Princess Friederike Caroline Luise of Hesse-Darmstadt (20 August 1752 – 22 May 1782) was a member of the House of Hesse and by marriage a Duchess of Mecklenburg-Strelitz.

She is the most recent common matrilineal ancestress (directly through women only) of Queen Margrethe II of Denmark, King Willem-Alexander of the Netherlands, King Albert II of Belgium, King Harald V of Norway and Grand Duke Henri of Luxembourg.

Life
Friederike was born in Darmstadt, the eldest daughter of Prince George William of Hesse-Darmstadt, second son of Louis VIII, Landgrave of Hesse-Darmstadt, and Countess Maria Louise Albertine of Leiningen-Falkenburg-Dagsburg.

She married Duke Charles of Mecklenburg-Strelitz on 18 September 1768 in Darmstadt. They had ten children together. Two daughters became queens consort as Louise would marry Frederick William III of Prussia and Frederica would marry Ernest Augustus, King of Hanover.

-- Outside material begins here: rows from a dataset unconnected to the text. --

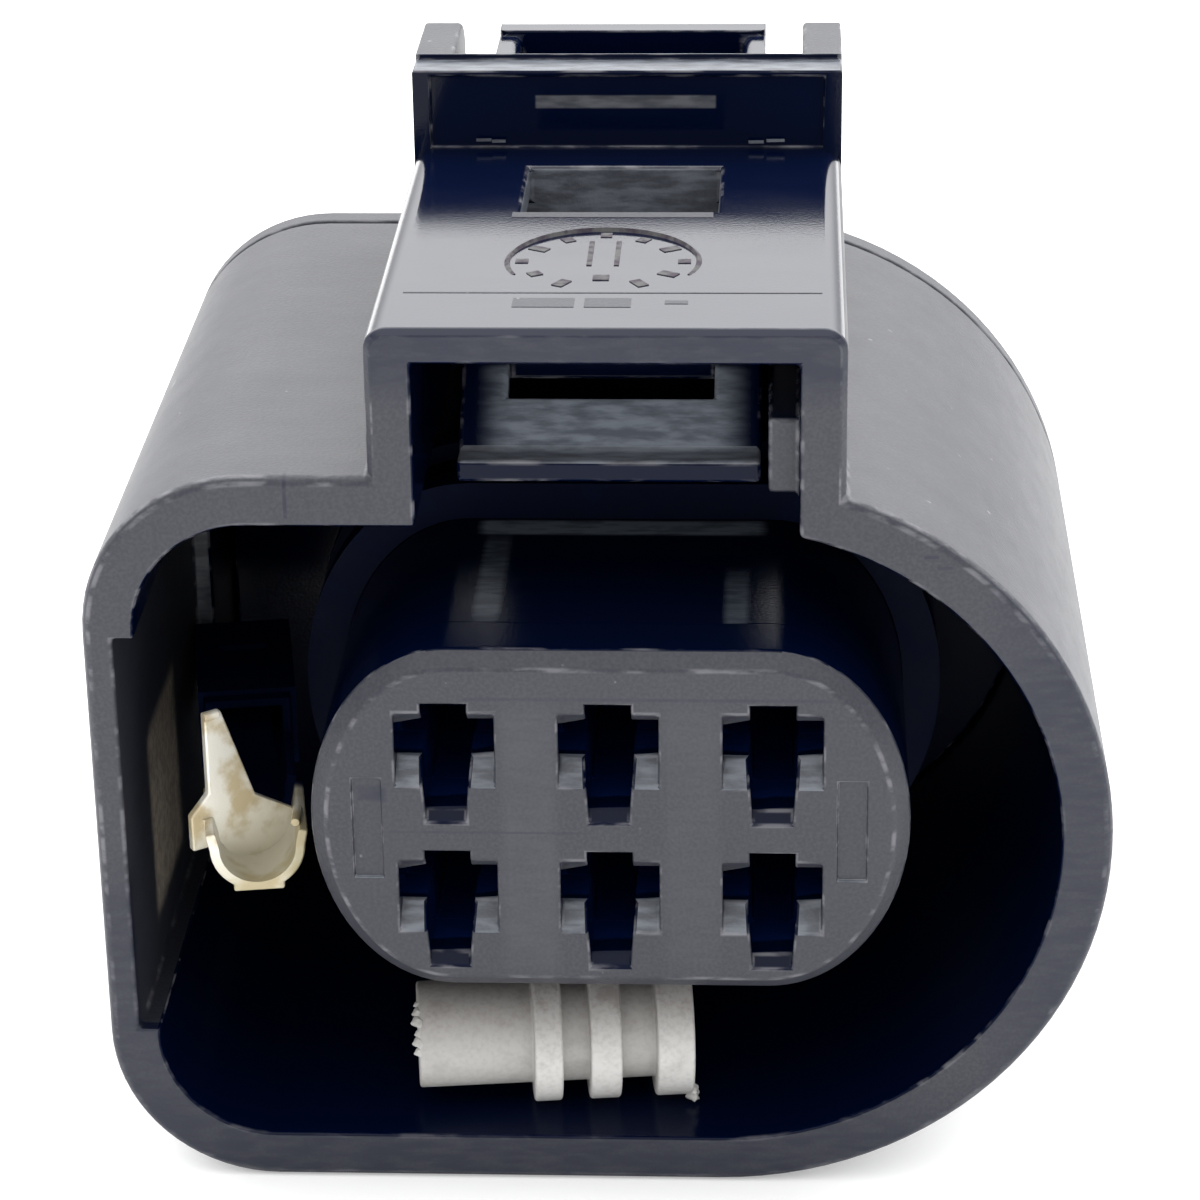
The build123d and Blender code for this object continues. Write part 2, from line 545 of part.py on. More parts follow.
os.makedirs("parts", exist_ok=True)
for name, shape in build().items():
    export_step(shape, f"parts/{name}.step")
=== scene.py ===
# %% [markdown]
# # A sealed cable connector
# The part is a six-way plug for a car's wiring. A D-shaped collar surrounds an oval block with
# six cross-shaped cavities, and a latch guard with a rocking lever stands on the collar.
# The solids come from the CAD frame. This lesson gives them rounded edges, moulding marks and
# finishes, and lights them as in the product photograph.

from math import cos, degrees, hypot, inf, pi, radians, sin

import bmesh
import bpy
from mathutils import Matrix, Vector


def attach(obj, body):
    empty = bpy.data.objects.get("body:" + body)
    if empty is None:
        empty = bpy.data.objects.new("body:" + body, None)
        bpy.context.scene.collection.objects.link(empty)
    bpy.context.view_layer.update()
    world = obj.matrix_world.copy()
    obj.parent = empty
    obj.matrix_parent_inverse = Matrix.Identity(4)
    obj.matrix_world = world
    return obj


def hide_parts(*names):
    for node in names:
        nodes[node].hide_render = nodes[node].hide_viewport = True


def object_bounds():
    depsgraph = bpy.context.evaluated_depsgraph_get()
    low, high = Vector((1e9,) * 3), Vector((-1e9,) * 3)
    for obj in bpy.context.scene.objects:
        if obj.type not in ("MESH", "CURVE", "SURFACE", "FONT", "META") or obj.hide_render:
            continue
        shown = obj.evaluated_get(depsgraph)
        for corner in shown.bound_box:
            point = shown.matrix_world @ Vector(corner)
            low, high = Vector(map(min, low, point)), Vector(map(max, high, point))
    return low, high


MM = 0.001

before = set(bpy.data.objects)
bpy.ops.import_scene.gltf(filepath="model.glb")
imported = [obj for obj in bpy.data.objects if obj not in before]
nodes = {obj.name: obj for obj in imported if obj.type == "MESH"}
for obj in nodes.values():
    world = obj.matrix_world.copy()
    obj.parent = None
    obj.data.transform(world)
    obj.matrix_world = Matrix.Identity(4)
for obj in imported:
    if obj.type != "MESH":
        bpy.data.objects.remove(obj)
cad_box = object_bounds()

# %% [markdown]
# ## The camera
# The photograph was taken from a little above and a hand's breadth away. A camera could be
# nudged by eye until the picture fits. Here its direction and distance were worked out from the
# six cavities and the collar's outline instead, so three angles, a range and a lens place it.

# %% Camera
AIM = Vector((-0.238, 1.2, 7.276)) * MM
RANGE = 116.349 * MM
YAW, PITCH, ROLL = radians(2.910), radians(23.851), radians(-0.856)
LENS = 115.805
CLIP_NEAR, CLIP_FAR = 0.01, 10

back = Vector((sin(YAW) * cos(PITCH), -cos(YAW) * cos(PITCH), sin(PITCH)))
level_side = (-back).cross(Vector((0, 0, 1))).normalized()
level_up = level_side.cross(-back)
side = cos(ROLL) * level_side + sin(ROLL) * level_up
up = cos(ROLL) * level_up - sin(ROLL) * level_side

camera = bpy.data.objects.new("photo_camera", bpy.data.cameras.new("photo_camera"))
bpy.context.scene.collection.objects.link(camera)
turned = Matrix((side, up, back)).transposed().to_4x4()
camera.matrix_world = Matrix.Translation(AIM + back * RANGE) @ turned
camera.data.lens = LENS
camera.data.clip_start, camera.data.clip_end = CLIP_NEAR, CLIP_FAR
bpy.context.scene.camera = camera
bpy.context.scene.view_settings.view_transform = "Standard"
print("camera at", [round(v / MM, 1) for v in camera.matrix_world.translation], "mm")

# %% [markdown]
# ## Shader sums
# A finish is a small calculation: a mask times a colour, plus some noise. It could be wired by
# hand in the node editor, but forty Math nodes are hard to read. So a socket is wrapped in a
# class whose operators add the Math nodes, and a sum in Python becomes a sum in the material.

# %% Values
class Value:
    """An output socket that can be used in sums."""

    def __init__(self, finish, socket):
        self.finish, self.socket = finish, socket

    def math(self, operation, first, second):
        return self.finish.node("ShaderNodeMath", {"operation": operation}, {0: first, 1: second})

    def __add__(self, other):
        return self.math("ADD", self, other)

    def __sub__(self, other):
        return self.math("SUBTRACT", self, other)

    def __rsub__(self, other):
        return self.math("SUBTRACT", other, self)

    def __mul__(self, other):
        return self.math("MULTIPLY", self, other)

    __radd__, __rmul__ = __add__, __mul__

    def at_least(self, other):
        return self.math("MAXIMUM", self, other)

    def at_most(self, other):
        return self.math("MINIMUM", self, other)

    def ramp(self, low, high):
        """0 before low, 1 past high, and smooth between; low may be the larger."""
        return self.finish.node(
            "ShaderNodeMapRange", {"interpolation_type": "SMOOTHSTEP"},
            {"Value": self, "From Min": low, "From Max": high})


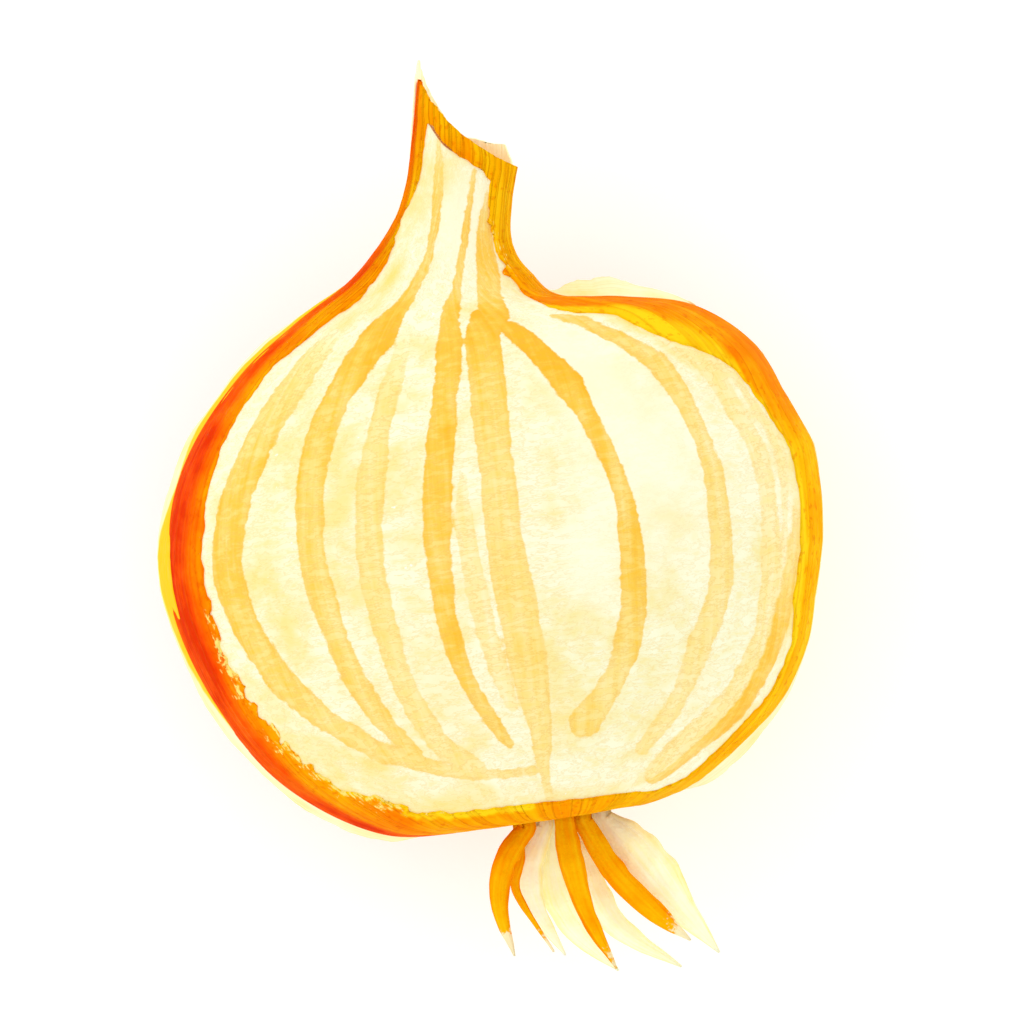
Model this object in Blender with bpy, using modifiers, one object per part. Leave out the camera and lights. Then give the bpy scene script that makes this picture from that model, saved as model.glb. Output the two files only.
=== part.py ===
"""An onion, lifted and dried, lying on its side.

The pieces are the bulb with its neck, the dry skin that wraps its back and sides and lies open
in front, the root plate, eight short roots, and two dry flakes at the neck.

Frame: metres, +Z up. +Y runs along the onion from its roots to its neck and +X across it. The
skin's small flat rests at Z = 0, and the origin is the middle of the bounding box's underside.
The onion is first laid out with the base of the bulb at Y = 0 and its axis at X = 0, Z = 0.
"""

import math

import bmesh
import bpy
import numpy as np

MM = 0.001

# The bulb, measured over its skin
BULB_WIDTH = 78.4 * MM
BULB_HEIGHT = 60.5 * MM  # base to shoulder
BULB_DEPTH = 67.0 * MM  # through the bulb, before the flat is taken off
REST_FLAT = 1.0 * MM  # depth of the flat that it lies on

# The neck, which ends in a slanted cut, highest on the left
NECK_WIDTH = 15.6 * MM
NECK_DEPTH = 13.0 * MM
NECK_LENGTH = 28.6 * MM  # shoulder to tip
NECK_RIM = 3.0 * MM  # how far the skin stands past the end of the bulb's own neck
NECK_DIP = 1.2 * MM  # how far the slanted cut is hollowed between its two ends

# The dry skin and the open window in its front
SKIN_THICKNESS = 0.4 * MM
GAP = 0.3 * MM  # between pieces that touch
MARGIN_LEFT = 4.6 * MM  # skin left showing inside the silhouette
MARGIN_RIGHT = 3.2 * MM
MARGIN_NECK_LEFT = 1.6 * MM
MARGIN_NECK_RIGHT = 2.8 * MM

# The root plate, which sits in a recess in the base
PLATE_RADIUS = 7.0 * MM
PLATE_THICKNESS = 1.4 * MM
PLATE_OFFSET = 3.3 * MM  # to the right of the axis
RECESS_DEPTH = 2.3 * MM
RECESS_LIP = 1.0 * MM  # how far the recess widens towards its mouth

# The dry flakes that cling to the back of the neck
FLAKE_THICKNESS = 0.5 * MM
TIP_FLAKE_REACH = 2.8 * MM  # past the skin
CORNER_FLAKE_REACH = 1.3 * MM
FLAKE_FOOT = 2.2  # sections from the flake's foot to the skin's end
FLAKE_POINT_SHARE = 0.12  # width of the point, in shares of the foot's

# Each section of the bulb runs from a left edge to a right edge, and has a depth. Across, in
# shares of half the bulb's width; along, of its height; depth, in shares of half its depth.
#                 left across, along   right across, along   depth
BULB_SECTIONS = (
    (-0.26, 0.000, 0.37, 0.005, 0.34),
    (-0.44, 0.016, 0.50, 0.030, 0.47),
    (-0.63, 0.086, 0.66, 0.098, 0.63),
    (-0.79, 0.190, 0.82, 0.192, 0.80),
    (-0.92, 0.344, 0.94, 0.337, 0.94),
    (-0.995, 0.545, 1.005, 0.560, 1.00),
    (-0.955, 0.700, 0.975, 0.720, 0.95),
    (-0.850, 0.832, 0.885, 0.862, 0.82),
    (-0.680, 0.952, 0.715, 0.960, 0.62),
    (-0.500, 1.033, 0.500, 0.998, 0.44),
)

# Sections of the neck: across, in shares of half the neck's width; along, in shares of the
# neck's length above the shoulder; depth, in shares of half the neck's depth.
NECK_SECTIONS = (
    (-1.60, 0.213, 1.56, 0.040, 1.70),
    (-1.05, 0.350, 1.06, 0.170, 1.24),
    (-0.72, 0.470, 0.95, 0.310, 1.05),
    (-0.50, 0.600, 1.04, 0.450, 0.98),
    (-0.31, 0.800, 1.14, 0.535, 0.88),
    (-0.13, 1.000, 1.21, 0.590, 0.72),
)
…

Friederike died of complications resulting from child birth in Hanover, where her husband was field marshal of the household brigade. After her death her husband married her younger sister Charlotte in 1784. In 1794 her husband succeeded to the throne of Mecklenburg-Strelitz as Charles II and in 1815 at the Congress of Vienna, he was raised to the title grand duke.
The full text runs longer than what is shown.